To: Alighieri who wrote (183362)2/23/2004 4:47:55 PM
From: hmaly  Respond to of 1574856
 
Al Re Actually, an electricity generating system wouldn't have batteries either. When you are using more electricity than the system generates, then you pull from the grid. When you are generating more electricity than you are using, then you feed electricity into the grid, and your meter runs backwards.
Good points.


It is a good point. However, an even better point is that, by taking the storage out, solar can never be a stand alone, replacement for nuclear, or coal etc.
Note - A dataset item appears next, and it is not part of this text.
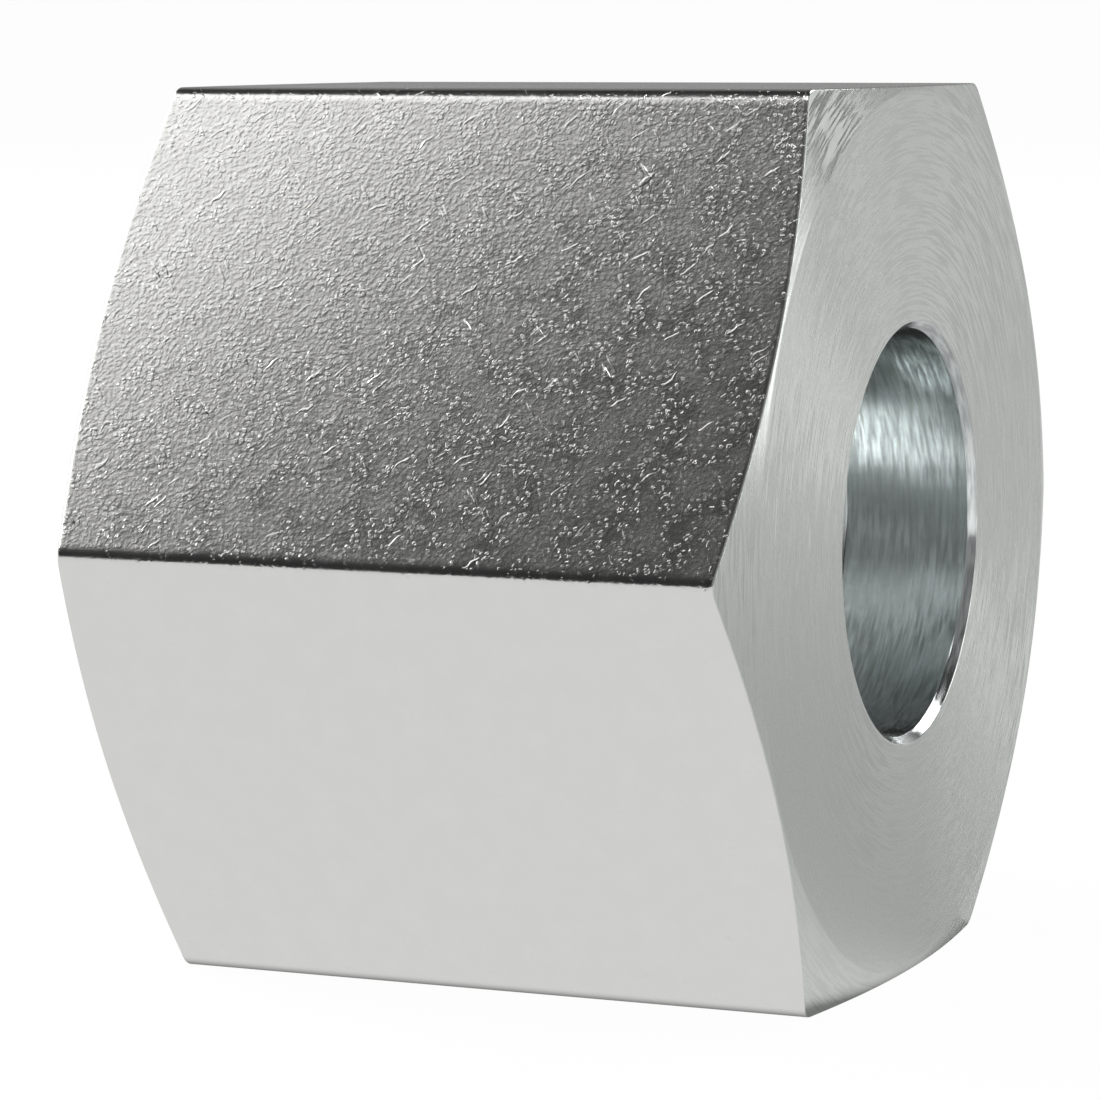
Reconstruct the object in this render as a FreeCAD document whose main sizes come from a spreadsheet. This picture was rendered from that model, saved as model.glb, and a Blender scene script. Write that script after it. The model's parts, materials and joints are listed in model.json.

Therefore, solar will remain a niche system, not a replacement; which was always mine, and Eric's point. A secondary point is that, if you go with nuclear, then the fuel savings for the nuclear plants aren't that great, because you can't lower the output very fast. And thirdly, when the basic electric system is built, the system is built to exceed normal expected capacity by I believe 20%; and I don't think the CUB will let you count solar input, as any of that 20%. So, the big costs of a nuke, is the plant, and infrastructure, not fuel, and solar won't alleviate any of the infrastructure costs. Solar will help lower the usage of the auxilliary plants however. Right now, AFAIK, the big plants , which are designed to run all out,produce 70- 80% of output, with the auxiliaries, kicking in when necessary, the final 20-30%. So,even under John's system,without storage, nuclear would still be the primary source.